Number of SS: 13 in one group and 8 in the other.

Goal: To introduce “used to” inductively.

 

This activity was performed as the introduction of the topic.

11998052_10153047532807761_529804552_nI asked students to lie comfortably on the floor, turned off the lights and put a quiet relaxing song.

Smoothly speaking, I asked students to close their eyes and imagine they were around five to seven years old.

I conducted the narrative asking them to imagine places they went, people they met and things they did when they were children. At this part of the activity I prefer not to prepare a text, I like feeling the flow. However, if you have never done anything like that, I suggest you prepare your script beforehand.

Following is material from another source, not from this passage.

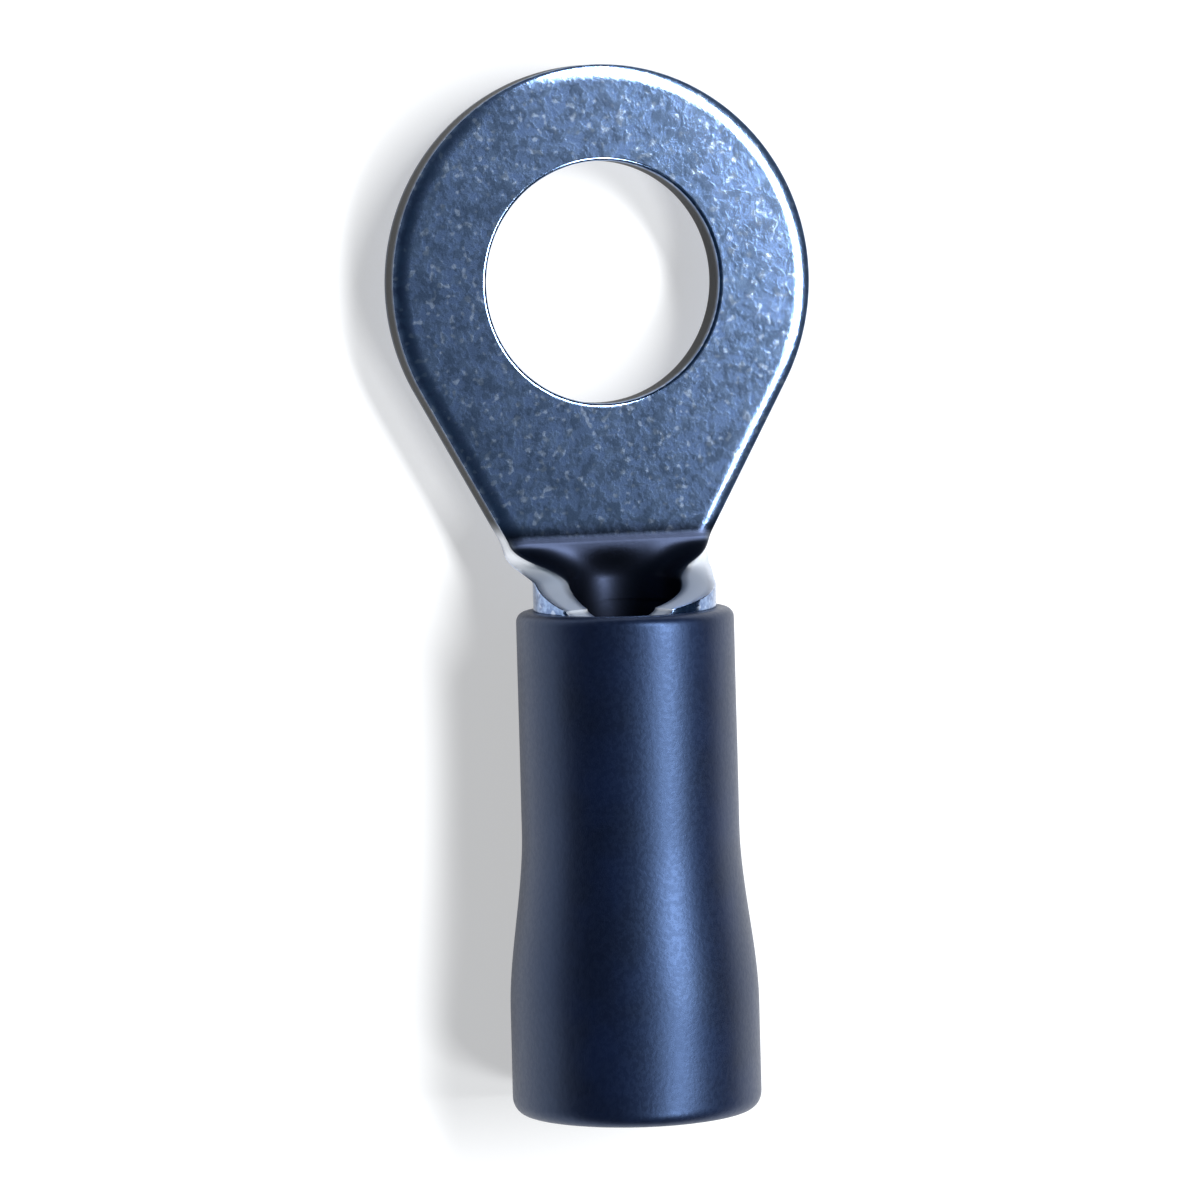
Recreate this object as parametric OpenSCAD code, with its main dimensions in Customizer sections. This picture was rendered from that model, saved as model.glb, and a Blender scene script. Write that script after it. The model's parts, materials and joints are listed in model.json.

It is necessary to be careful when you are bringing students “back”. It is important not to break to energy flow. I normally end the activity asking them to imagine their homes. After exploring the house they go to bed and wake up in our real classroom.

When they woke up, they worked in pairs or trios telling their classmates what they had imagined.

While they were talking I wrote some sentences using “used to” on the board. The sentences were about me, some were true and some were false.

Ex: I used to play table tennis, I used to watch Barnie, etc.

When they finished their stories, I told them that there were some sentences about my childhood on the board and they had to guess if they were true or false.

After that, they also wrote, true and false, sentences about themselves using “used to”. Later, in groups, they shared the sentences and the other students had to guess true or false.

It was only after this practice that I elicited the reason to use “used to” and the grammar rule.

In one of the groups, one student asked about “used to” before writing the sentences, I called the class attention and asked if anyone could explain it. One of the students did it and it was really nice.

In both groups, I was happy after the activity. They loved lying down on the floor, they had room to talk about their personalization (and they actively did it), they grasped the meaning naturally and I didn’t need to give much explanation about anything. The learning was smooth and natural.